- _OBJECTIVE_
Copy every line, leaving nothing out and adding nothing.

-- Start --

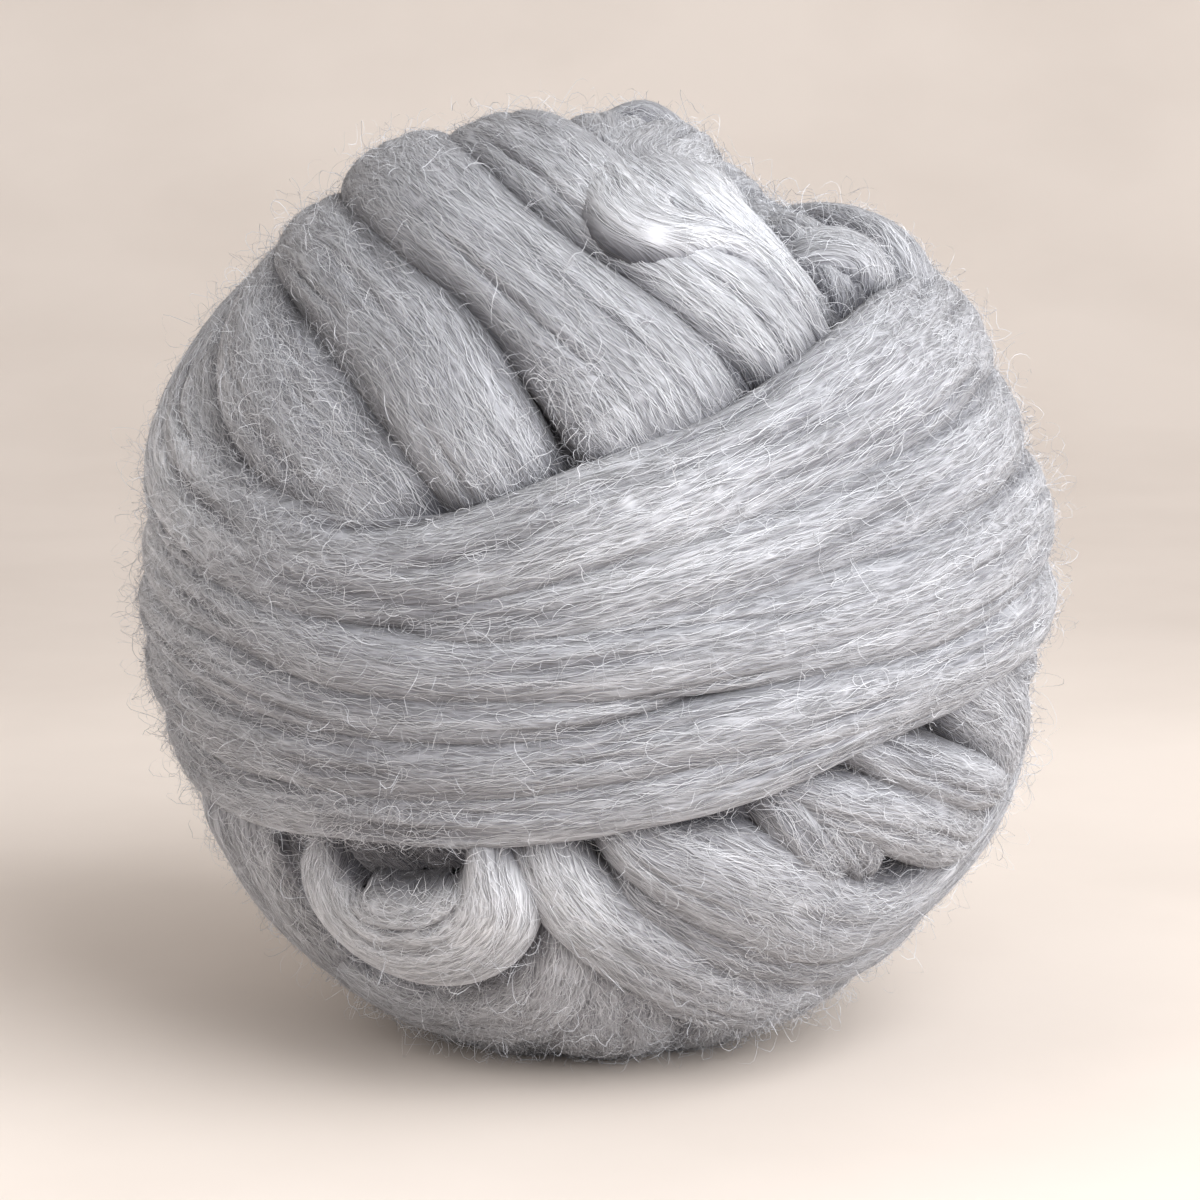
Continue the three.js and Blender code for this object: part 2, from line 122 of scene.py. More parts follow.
# Places: degrees round from the front, degrees up, metres to the crown, metres wide.
# The belt's turns cross the front, from the top edge down.
BELT_TURNS = (
    Turn("belt_top", puff=BELT_PUFF, run=(
        (-120, 57, 0.112, 0.028), (-107, 49, 0.13, 0.032), (-96, 39, 0.134, 0.036),
        (-87, 30.5, 0.1355, 0.038), (-77, 22.3, 0.1355, 0.04), (-62, 16, 0.1335, 0.039),
        (-40, 11.5, 0.131, 0.036), (-20, 12, 0.131, 0.031), (0, 18, 0.133, 0.033),
        (20, 24.5, 0.134, 0.034), (40, 31.5, 0.1345, 0.04), (62, 37, 0.134, 0.042),
        (90, 39, 0.133, 0.04), (122, 38, 0.131, 0.036), (155, 36, 0.13, 0.034), (190, 34, 0.13, 0.034),
        (222, 34, 0.1295, 0.035), (244, 36, 0.127, 0.034), (260, 38, 0.112, 0.028),
    )),
    Turn("belt_second", puff=BELT_PUFF, run=(
        (-36, 3, 0.112, 0.01), (-22, 5, 0.127, 0.016), (-2, 8.5, 0.131, 0.023),
        (20, 14.3, 0.1325, 0.028), (42, 19, 0.133, 0.03), (64, 23.5, 0.132, 0.032),
        (90, 26, 0.13, 0.032), (125, 25, 0.129, 0.032), (160, 22.5, 0.129, 0.032),
        (200, 20.5, 0.129, 0.033), (240, 20.5, 0.129, 0.034), (268, 19, 0.129, 0.032),
        (287, 14.5, 0.128, 0.028), (303, 10, 0.123, 0.022), (316, 7.5, 0.112, 0.018),
    )),
    Turn("belt_third", puff=BELT_PUFF, closed=True, run=(
        (-75, 7.5, 0.13, 0.027), (-52, 4, 0.131, 0.023), (-30, 0.8, 0.1315, 0.021),
        (-10, 0.3, 0.132, 0.021), (10, 3, 0.1325, 0.025), (30, 6, 0.133, 0.034), (50, 9, 0.1325, 0.038),
        (70, 11.5, 0.131, 0.038), (97, 13, 0.13, 0.034), (133, 12.5, 0.129, 0.03),
        (170, 10, 0.129, 0.028), (210, 8, 0.129, 0.028), (248, 8, 0.129, 0.028),
    )),
    Turn("belt_fourth", puff=BELT_PUFF, run=(
        (26, -1, 0.114, 0.01), (6, -3.6, 0.129, 0.013), (-12, -5.5, 0.1305, 0.017),
        (-32, -5.6, 0.1305, 0.019), (-54, -2.6, 0.1305, 0.021), (-77, -0.5, 0.13, 0.022),
        (-105, 0, 0.129, 0.025), (-142, 1, 0.129, 0.027), (-180, 1, 0.129, 0.027),
        (-218, 1, 0.128, 0.027), (-255, 2, 0.128, 0.026), (-280, 4, 0.122, 0.022),
        (-294, 5, 0.112, 0.018),
    )),
    Turn("belt_fifth", puff=BELT_PUFF, closed=True, run=(
        (-75, -8.5, 0.13, 0.028), (-52, -11, 0.13, 0.029), (-30, -12.3, 0.131, 0.024),
        (-10, -11, 0.1315, 0.02), (10, -7.6, 0.132, 0.022), (30, -4.6, 0.132, 0.025),
        (50, -1.9, 0.1315, 0.0245), (70, 0.4, 0.131, 0.0245), (97, -0.3, 0.1295, 0.027),
        (133, -4, 0.128, 0.03), (170, -8, 0.128, 0.03), (210, -10, 0.128, 0.03), (248, -9, 0.129, 0.03),
    )),
    Turn("belt_bottom", puff=BELT_PUFF, run=(
        (82, 1, 0.112, 0.01), (70, -1.7, 0.122, 0.013), (58, -4.3, 0.127, 0.0155),
        (46, -6.2, 0.1285, 0.0155), (36, -7.7, 0.13, 0.0155), (28, -9.6, 0.131, 0.0165),
        (10, -14.1, 0.1315, 0.0205), (-10, -17.5, 0.131, 0.021), (-31, -19.2, 0.13, 0.021),
        (-53, -20, 0.129, 0.025), (-77, -18, 0.1285, 0.029), (-105, -18, 0.128, 0.03),
        (-142, -19, 0.128, 0.03), (-180, -19, 0.128, 0.03), (-218, -17, 0.128, 0.03),
        (-246, -14, 0.128, 0.03), (-268, -11, 0.127, 0.028), (-283, -8.5, 0.122, 0.024),
        (-295, -6, 0.112, 0.018),
    )),
)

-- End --

- _THE OUTPUT_
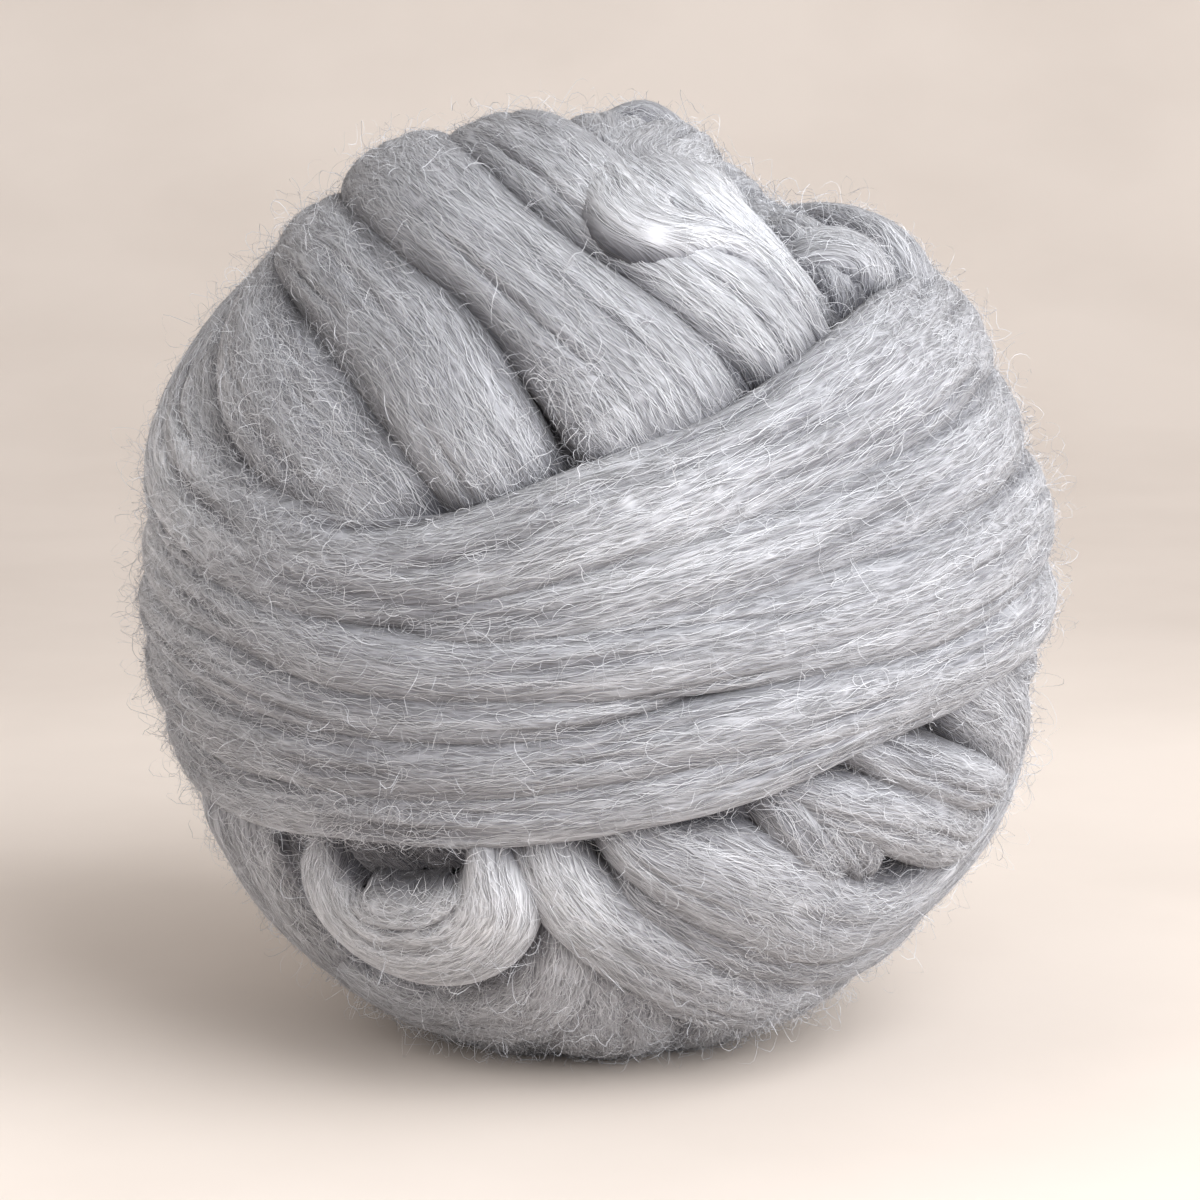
Continue the three.js and Blender code for this object: part 2, from line 122 of scene.py. More parts follow.
# Places: degrees round from the front, degrees up, metres to the crown, metres wide.
# The belt's turns cross the front, from the top edge down.
BELT_TURNS = (
    Turn("belt_top", puff=BELT_PUFF, run=(
        (-120, 57, 0.112, 0.028), (-107, 49, 0.13, 0.032), (-96, 39, 0.134, 0.036),
        (-87, 30.5, 0.1355, 0.038), (-77, 22.3, 0.1355, 0.04), (-62, 16, 0.1335, 0.039),
        (-40, 11.5, 0.131, 0.036), (-20, 12, 0.131, 0.031), (0, 18, 0.133, 0.033),
        (20, 24.5, 0.134, 0.034), (40, 31.5, 0.1345, 0.04), (62, 37, 0.134, 0.042),
        (90, 39, 0.133, 0.04), (122, 38, 0.131, 0.036), (155, 36, 0.13, 0.034), (190, 34, 0.13, 0.034),
        (222, 34, 0.1295, 0.035), (244, 36, 0.127, 0.034), (260, 38, 0.112, 0.028),
    )),
    Turn("belt_second", puff=BELT_PUFF, run=(
        (-36, 3, 0.112, 0.01), (-22, 5, 0.127, 0.016), (-2, 8.5, 0.131, 0.023),
        (20, 14.3, 0.1325, 0.028), (42, 19, 0.133, 0.03), (64, 23.5, 0.132, 0.032),
        (90, 26, 0.13, 0.032), (125, 25, 0.129, 0.032), (160, 22.5, 0.129, 0.032),
        (200, 20.5, 0.129, 0.033), (240, 20.5, 0.129, 0.034), (268, 19, 0.129, 0.032),
        (287, 14.5, 0.128, 0.028), (303, 10, 0.123, 0.022), (316, 7.5, 0.112, 0.018),
    )),
    Turn("belt_third", puff=BELT_PUFF, closed=True, run=(
        (-75, 7.5, 0.13, 0.027), (-52, 4, 0.131, 0.023), (-30, 0.8, 0.1315, 0.021),
        (-10, 0.3, 0.132, 0.021), (10, 3, 0.1325, 0.025), (30, 6, 0.133, 0.034), (50, 9, 0.1325, 0.038),
        (70, 11.5, 0.131, 0.038), (97, 13, 0.13, 0.034), (133, 12.5, 0.129, 0.03),
        (170, 10, 0.129, 0.028), (210, 8, 0.129, 0.028), (248, 8, 0.129, 0.028),
    )),
    Turn("belt_fourth", puff=BELT_PUFF, run=(
        (26, -1, 0.114, 0.01), (6, -3.6, 0.129, 0.013), (-12, -5.5, 0.1305, 0.017),
        (-32, -5.6, 0.1305, 0.019), (-54, -2.6, 0.1305, 0.021), (-77, -0.5, 0.13, 0.022),
        (-105, 0, 0.129, 0.025), (-142, 1, 0.129, 0.027), (-180, 1, 0.129, 0.027),
        (-218, 1, 0.128, 0.027), (-255, 2, 0.128, 0.026), (-280, 4, 0.122, 0.022),
        (-294, 5, 0.112, 0.018),
    )),
    Turn("belt_fifth", puff=BELT_PUFF, closed=True, run=(
        (-75, -8.5, 0.13, 0.028), (-52, -11, 0.13, 0.029), (-30, -12.3, 0.131, 0.024),
        (-10, -11, 0.1315, 0.02), (10, -7.6, 0.132, 0.022), (30, -4.6, 0.132, 0.025),
        (50, -1.9, 0.1315, 0.0245), (70, 0.4, 0.131, 0.0245), (97, -0.3, 0.1295, 0.027),
        (133, -4, 0.128, 0.03), (170, -8, 0.128, 0.03), (210, -10, 0.128, 0.03), (248, -9, 0.129, 0.03),
    )),
    Turn("belt_bottom", puff=BELT_PUFF, run=(
        (82, 1, 0.112, 0.01), (70, -1.7, 0.122, 0.013), (58, -4.3, 0.127, 0.0155),
        (46, -6.2, 0.1285, 0.0155), (36, -7.7, 0.13, 0.0155), (28, -9.6, 0.131, 0.0165),
        (10, -14.1, 0.1315, 0.0205), (-10, -17.5, 0.131, 0.021), (-31, -19.2, 0.13, 0.021),
        (-53, -20, 0.129, 0.025), (-77, -18, 0.1285, 0.029), (-105, -18, 0.128, 0.03),
        (-142, -19, 0.128, 0.03), (-180, -19, 0.128, 0.03), (-218, -17, 0.128, 0.03),
        (-246, -14, 0.128, 0.03), (-268, -11, 0.127, 0.028), (-283, -8.5, 0.122, 0.024),
        (-295, -6, 0.112, 0.018),
    )),
)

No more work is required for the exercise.